Cultural rights are human rights, and if people feel that their culture is somehow being rejected - that they are being asked to adopt a completely different way of being – they are likely to resent that. Research has shown that it is a sense of cultural rejection that fuels radicalisation: conversely, people who feel that they are accepted in a community for who they are - are not going to blow it up. And so we also emphasise the importance of cultural and artistic initiatives to introduce the migrants and refugees, their cultures, their stories and their sheer humanity, to the existing European public.
Building bridges. Narrating voyages. Embracing Globes.
Work of this kind is not just about generating the conditions in which new citizens can be accepted and included in European societies. It is also about enriching those societies.

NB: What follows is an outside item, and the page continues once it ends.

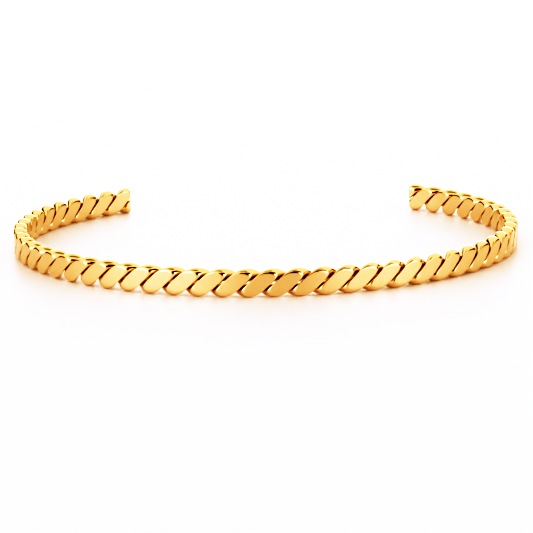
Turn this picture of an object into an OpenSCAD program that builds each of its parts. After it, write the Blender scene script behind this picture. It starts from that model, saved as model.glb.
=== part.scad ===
// Twisted cuff bangle: two wires laid into a left-handed rope, pressed flat on its outer and
// inner faces, bent into an open C and cut square at both ends.
// Units are millimetres. The bangle lies on its side: +Z is up, +X right, and the closed front
// faces -Y. The origin is under the middle of its bounding box, on the surface that it rests on.

/* [Rope] */
// Thickness of each of the two wires, measured away from the axis of the rope
wire_d = 1.50; // [1.40:0.02:1.54]
// Width of each wire, measured round the rope
wire_w = 1.74; // [1.40:0.02:1.78]
// Distance from the axis of the rope to the middle of each wire
twist_r = 0.875; // [0.865:0.005:0.90]
// Length of rope for half a turn of the twist, from one lobe to the next
half_turn = 2.86; // [2.76:0.02:3.00]
// Thickness of the rope between its outer flats and its inner flats
rope_t = 1.60; // [1.20:0.02:1.80]
// How far the edge of a flat is rounded over
edge_round = 0.20; // [0.06:0.02:0.50]
// Angle of wire A at the middle of the front, from the outer face towards the top
middle_angle = 3; // [0:1:359]

/* [Bend] */
// Radius of the rope's axis round the front
front_r = 30.6; // [28:0.2:34]
// Radius of the rope's axis round the sides and the back
side_r = 26.4; // [24:0.2:28]
// Half turns of rope in the front bend, on each side of the middle
front_half_turns = 9; // [5:1:11]
// Half turns of rope on each side of the middle in all, up to the cut end
arm_half_turns = 24.6; // [22:0.2:25.2]

/* [Mesh] */
// Slices that each wire is swept through for each half turn
slices = 6; // [3:1:6]
// Corners of the wire's outline in a slice
corners = 12; // [8:1:12]

/* [Hidden] */
gold = [0.93, 0.68, 0.26];

half_d = wire_d / 2;
half_w = wire_w / 2;
flat_n = rope_t / 2;
arm = arm_half_turns * half_turn;
front_arm = front_half_turns * half_turn;
front_angle = front_arm / front_r * 180 / PI;
// Growth of the twist angle along the rope, in degrees and in radians for each millimetre
twist_rate = 180 / half_turn;
twist_slope = twist_r * PI / half_turn;
// Share of a wire's outline that leans along the rope, because the wire crosses it aslant
lean = twist_slope / sqrt(1 + pow(twist_slope, 2));
along = 1 / sqrt(1 + pow(twist_slope, 2));
slice_count = ceil(2 * arm_half_turns * slices);

// Centre of the side bend, for the arm on the +X side
side_x = (front_r - side_r) * sin(front_angle);
side_y = front_r - (front_r - side_r) * cos(front_angle);

// Angle of a wire round the axis of the rope, at a distance s along it from the middle
function twist_at(s, start) = start + s * twist_rate;

// Point on the wire in the slice at s before pressing, as [outward, up] from the axis of the
// rope. The slice is flat across the rope, so each corner is taken where the leaning wire meets it.
function wire_point(s, corner, start) =
    let (
        around = corner - twist_at(s, start),
        from = s + half_w * lean * sin(around),
        turn = twist_at(from, start),
        out = twist_r + half_d * cos(around),
        side = half_w * along * sin(around)
    )
    [out * cos(turn) - side * sin(turn), out * sin(turn) + side * cos(turn)];

// Distance from the middle plane of the rope after it is pressed. A parabola joins the side of
// the wire to the flat.
function flattened(distance) =
    let (past = min(max((distance - flat_n) / edge_round + 1, 0), 2))
    past == 0 ? distance : flat_n + edge_round * (past - pow(past, 2) / 4 - 1);

// The same point after the rope is pressed to its thickness
function pressed(p) = [sign(p[0]) * flattened(abs(p[0])), p[1]];

// Heading of the rope's axis at s, in degrees turned from +X towards +Y
function heading(s) =
    abs(s) < front_arm
        ? s / front_r * 180 / PI
        : sign(s) * (front_angle + (abs(s) - front_arm) / side_r * 180 / PI);

// Centre of the bend that s lies on, and its radius
function bend_centre(s) =
    abs(s) < front_arm ? [0, front_r] : [sign(s) * side_x, side_y];
function bend_radius(s) = abs(s) < front_arm ? front_r : side_r;

// A point of the slice at s, in the plane of the bangle
function placed(s, p) =
    let (reach = bend_radius(s) + p[0], turn = heading(s), centre = bend_centre(s))
    [centre[0] + reach * sin(turn), centre[1] - reach * cos(turn), p[1]];

// One slice of a wire at s, corner after corner from the outer face upwards
function slice_points(s, start) = [
    for (j = [0:corners - 1]) placed(s, pressed(wire_point(s, j * 360 / corners, start)))
];

// Sum of a list's points, and their mean
function total(points, i = 0) =
    i < len(points) ? points[i] + total(points, i + 1) : [0, 0, 0];
function mean(points) = total(points) / len(points);

// All points of a wire, slice after slice from the left end to the right end, and then the
// middle of each cut end
function wire_points(start) = [
    for (i = [0:slice_count]) each slice_points(arm * (2 * i / slice_count - 1), start),
    mean(slice_points(-arm, start)),
    mean(slice_points(arm, start))
];

// Triangles round the wire, and round the middle of each cut end
function wire_faces() =
    let (last = slice_count * corners, left_middle = last + corners, right_middle = left_middle + 1)
    [
        for (i = [0:slice_count - 1], j = [0:corners - 1])
            let (k = (j + 1) % corners, here = i * corners, next = here + corners)
            each [[here + j, here + k, next + k], [here + j, next + k, next + j]],
        for (j = [0:corners - 1]) [left_middle, (j + 1) % corners, j],
        for (j = [0:corners - 1]) [right_middle, last + j, last + (j + 1) % corners]
    ];

points_a = wire_points(middle_angle);
points_b = wire_points(middle_angle + 180);
all_points = concat(points_a, points_b);
function low(axis) = min([for (p = all_points) p[axis]]);
function high(axis) = max([for (p = all_points) p[axis]]);
origin = [(low(0) + high(0)) / 2, (low(1) + high(1)) / 2, low(2)];

module strand(points) {
    translate(-origin)
        polyhedron(points = points, faces = wire_faces(), convexity = 10);
}

// Wire A, on the outer face at the middle of the front
module strand_a() {
    color(gold) strand(points_a);
}

// Wire B, half a turn of the twist away from wire A
module strand_b() {
    color(gold) strand(points_b);
}

strand_a();
strand_b();
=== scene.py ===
"""Dressed model of the twisted cuff bangle, with its floor, lights and camera.

Everything is in metres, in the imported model's frame: the bangle lies on its side on the floor at
z = 0, +X is right, and the closed front faces -Y.
"""
import math

import bpy
import numpy as np
from mathutils import Matrix, Vector


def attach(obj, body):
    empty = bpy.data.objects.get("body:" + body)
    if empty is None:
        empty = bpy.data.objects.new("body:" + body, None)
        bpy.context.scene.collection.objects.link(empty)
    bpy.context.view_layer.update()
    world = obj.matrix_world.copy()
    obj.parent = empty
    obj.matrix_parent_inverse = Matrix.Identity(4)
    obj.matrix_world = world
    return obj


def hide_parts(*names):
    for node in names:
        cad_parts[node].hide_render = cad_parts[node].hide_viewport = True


MM = 0.001

# Rope, as in the solids: two wires half a turn apart, pressed to a thickness
WIRE_D = 1.50 * MM
WIRE_W = 1.74 * MM
TWIST_R = 0.875 * MM
HALF_TURN = 2.86 * MM
ROPE_T = 1.60 * MM
EDGE_ROUND = 0.20 * MM
MIDDLE_ANGLE = math.radians(3)
START_ANGLES = {"strand_a": MIDDLE_ANGLE, "strand_b": MIDDLE_ANGLE + math.pi}

# Bend, as in the solids: one arc round the front and a tighter arc along each arm
FRONT_R = 30.6 * MM
SIDE_R = 26.4 * MM
FRONT_HALF_TURNS = 9
ARM_HALF_TURNS = 24.6

# Mesh: finer than the solids, and each outline is averaged with its neighbours this many times,
# which rounds the long edges of the flats
SLICES_PER_HALF_TURN = 40
CORNERS = 48
EDGE_SOFTENINGS = 1

# Floor: satin white, with a faint blue glow that keeps the shadows on it from turning too warm
FLOOR_HALF = 3.0
FLOOR_COLOUR = (0.95, 0.96, 0.95, 1)
FLOOR_ROUGHNESS = 0.38
FLOOR_GLOW = 0.13
GLOW_COLOUR = (0.38, 0.38, 1.00, 1)

# Studio: even light from all round, with soft cards that add light and gaps that take it away.
# Each has its middle as azimuth, from -Y towards +X, and elevation, its half width and half height
# with the width of its soft rim, all in degrees, and how much light it adds.
AMBIENT = 1.00
CARDS = {
    "front_gap": (5, 12, 14, 17, 5, -1.15),
    "left_card": (-48, 9, 18, 14, 8, 1.0),
    "right_card": (50, 9, 16, 13, 8, 1.2),
    "left_side_gap": (-128, 6, 34, 9, 8, -1.0),
    "right_side_gap": (122, 4, 26, 9, 8, -1.0),
    "upper_right_gap": (36, 35, 26, 14, 6, -1.1),
    "top_gap": (0, 90, 180, 14, 10, -0.7),
    "back_card": (180, 5, 24, 6, 8, 0.9),
}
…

Throughout our history, cultural Renaissances have happened when existing cultural traditions come together, and people see all the exciting things that other people do – their imagery, their music, their dances, their poetry, their food. And so Part 2 of our report looks at the potential for art and culture to catalyse positive social change in the context of migration; to affect real transformations in peoples’ minds, hearts and lives; and even to create new policy.

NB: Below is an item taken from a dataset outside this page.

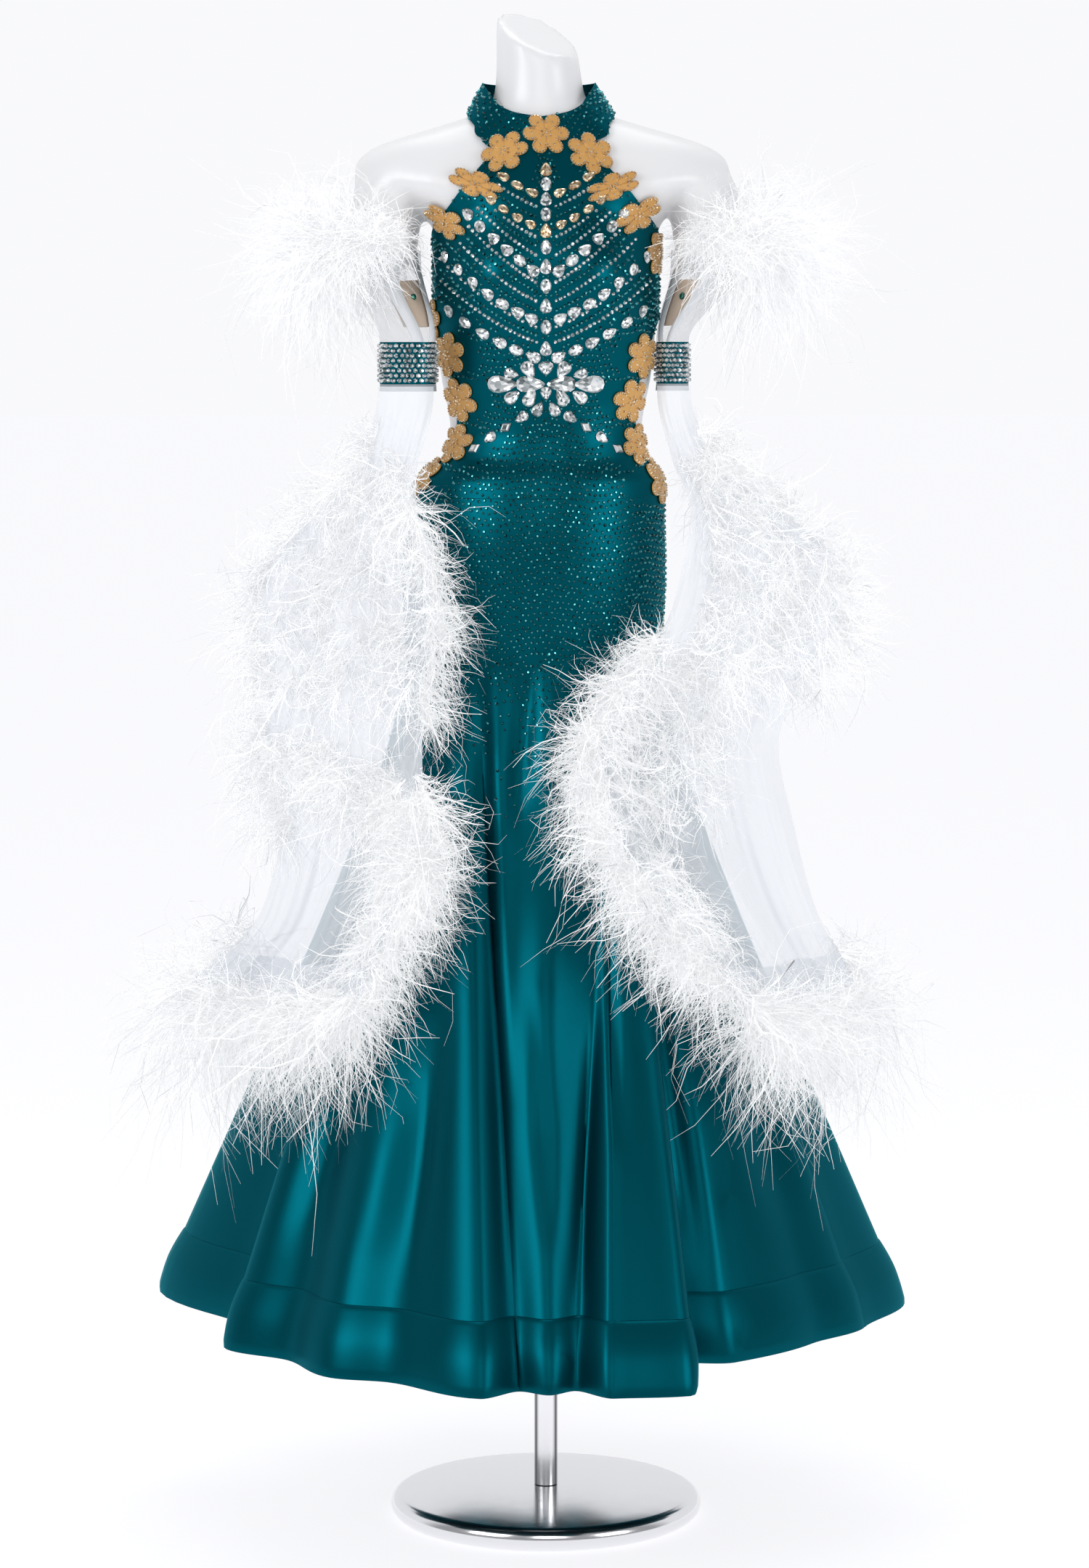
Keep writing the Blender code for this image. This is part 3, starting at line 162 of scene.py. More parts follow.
COLUMNS_A_FOLD = 10
SKIRT_ROWS = 64
SCOOP_SHARPNESS, CREASE_FADE = 1.4, 0.8

# Soft creases in the satin: ends across and up the front, half width, and depth (a ridge is negative)
Crease = namedtuple("Crease", "x0 z0 x1 z1 half depth")
CREASES = [Crease(*row) for row in (
    (-0.074, 1.010, -0.042, 0.330, 0.009, 0.0095),
    (-0.055, 0.990, -0.050, 0.520, 0.014, -0.0060),
    (-0.015, 1.010, -0.034, 0.810, 0.009, 0.0075),
    (0.000, 1.020, 0.012, 0.760, 0.016, -0.0065),
    (0.060, 1.010, 0.040, 0.720, 0.010, 0.0060),
    (0.016, 0.800, -0.010, 0.500, 0.020, -0.0060),
    (0.070, 0.760, 0.078, 0.480, 0.008, 0.0085),
    (0.054, 0.620, 0.034, 0.320, 0.008, 0.0070),
    (-0.012, 0.640, 0.004, 0.380, 0.010, 0.0050),
    (-0.100, 0.960, -0.130, 0.640, 0.018, -0.0060),
    (0.095, 0.980, 0.120, 0.620, 0.018, -0.0060),
    (0.110, 0.700, 0.170, 0.330, 0.012, 0.0070),
    (-0.110, 0.640, -0.150, 0.330, 0.012, 0.0060),
    (-0.150, 0.560, -0.190, 0.360, 0.022, -0.0060),
    (-0.225, 0.520, -0.275, 0.350, 0.018, 0.0065),
    (0.215, 0.540, 0.275, 0.370, 0.022, 0.0060),
)]

# Side edges of the front bodice: half width on the left and right at each height
EdgeRow = namedtuple("EdgeRow", "z left right")
BODICE_EDGE = [EdgeRow(*row) for row in (
    (1.5555, 0.070, 0.060), (1.545, 0.060, 0.056), (1.525, 0.074, 0.070), (1.500, 0.095, 0.093),
    (1.478, 0.112, 0.110), (1.460, 0.1235, 0.1215), (1.440, 0.1255, 0.1245), (1.372, 0.1245, 0.1240),
    (1.345, 0.1170, 0.1160), (1.315, 0.1080, 0.1060), (1.290, 0.1020, 0.1000), (1.260, 0.0960, 0.0960),
    (1.235, 0.0960, 0.0980), (1.215, 0.1050, 0.1060), (1.195, 0.1270, 0.1180), (1.184, 0.1400, 0.1300),
)]
# First and last height and number of the bodice's rows, and of those down to the hip seam
BODICE_ROWS = ((BODICE_TOP_Z, 1.440, 44), (1.436, 1.186, 84))
BODICE_FOOT_ROWS = (1.184, HIP_SEAM_Z, 8)
BODICE_COLUMNS, PAST_SIDE_X, WIDEST_PART = 60, 1.0, 0.9999
# Back band: upper and lower edge under the arms and behind, where it starts, and how fast it narrows
BAND_HIGH, BAND_LOW = (1.440, 1.425), (1.374, 1.385)
BAND_START, BAND_NARROWING = 0.2, 1.6
BAND_COLUMNS, STRIP_ROWS = 120, 12

# Collar: heights of its lower and upper edge and how far the upper edge stands off, at angles round the neck
CollarRow = namedtuple("CollarRow", "degrees low high stand")
COLLAR = [CollarRow(*row) for row in (
    (0, 1.5558, 1.5830, 0.000), (17, 1.5558, 1.5865, 0.001), (25, 1.5605, 1.5890, 0.003),
    (35, 1.5715, 1.5930, 0.005), (45, 1.5770, 1.5980, 0.008), (60, 1.5820, 1.6090, 0.010),
    (75, 1.5850, 1.6180, 0.011), (90, 1.5860, 1.6225, 0.011), (180, 1.5870, 1.6220, 0.008),
)]
COLLAR_COLUMNS, COLLAR_OPENING = 200, 0.004

# Crystal rows: outer and inner end of each slanting row, sag, stones a side, stone size and cut
StoneRow = namedtuple("StoneRow", "outer_x outer_z inner_x inner_z sag count length width finish")
STONE_ROWS = [StoneRow(*row) for row in (
    (0.047, 1.516, 0.0155, 1.4985, 0.001, 3, 0.013, 0.0075, "champagne_stone"),
    (0.060, 1.4915, 0.0170, 1.4640, 0.002, 4, 0.0115, 0.0075, "champagne_stone"),
    (0.084, 1.4770, 0.0150, 1.4150, 0.004, 6, 0.0135, 0.0095, "clear_stone"),
    (0.108, 1.4310, 0.0165, 1.3640, 0.007, 7, 0.0135, 0.0095, "clear_stone"),
    (0.104, 1.3720, 0.0140, 1.3220, 0.004, 6, 0.0145, 0.0095, "clear_stone"),
    (0.077, 1.2185, 0.0260, 1.2545, -0.001, 4, 0.0135, 0.0085, "clear_stone"),
)]
STONE_COLUMN_Z = (1.5235, 1.5075, 1.4915, 1.4745, 1.4570, 1.4390, 1.4190, 1.3985, 1.3775, 1.3545, 1.3310)
COLUMN_STONE = (0.0140, 0.0095)
CHAMPAGNE_COLUMN = (0, 4)
ClusterStone = namedtuple("ClusterStone", "x z length width slant")
CLUSTER_Z = 1.2895
CLUSTER = [ClusterStone(*row) for row in (
    (0.0165, 0.0020, 0.027, 0.0130, 0), (0.0465, 0.0020, 0.029, 0.0140, 0),
    (0.0000, 0.0200, 0.013, 0.0120, 90), (0.0185, 0.0180, 0.017, 0.0110, 60),
    (0.0370, 0.0135, 0.014, 0.0090, 15), (0.0170, -0.0130, 0.017, 0.0105, -60),
    (0.0360, -0.0120, 0.016, 0.0100, -35), (0.0000, -0.0080, 0.012, 0.0090, 90),
    (0.0085, -0.0260, 0.014, 0.0090, -60),
)]
CRYSTAL_BASE, CRYSTAL_HEIGHT = 0.0016, 0.0042
# GLINTS: how the stones' painted facet reflections spread from dark to light; the others shape pear and
# navette outlines
PEAR_POINT, NAVETTE_POINT, GLINTS = 0.42, 0.45, (0.7, 0.6)
CRYSTAL_LENGTH_SHARE, CRYSTAL_WIDTH_SHARE = 1.20, 1.30
DIAMONDS_BELOW_Z = 1.23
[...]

In fact, I would say that only culture can do this – because culture is the only space where we can meet our new neighbours on an equal footing. Because politically – there is no equality. And economically – there is no equality. And socially, perhaps educationally, certainly in terms of health and wellbeing – there is no equality. But in the sacred space of art and culture – there everyone has a voice. So it is in the cultural space that we must begin.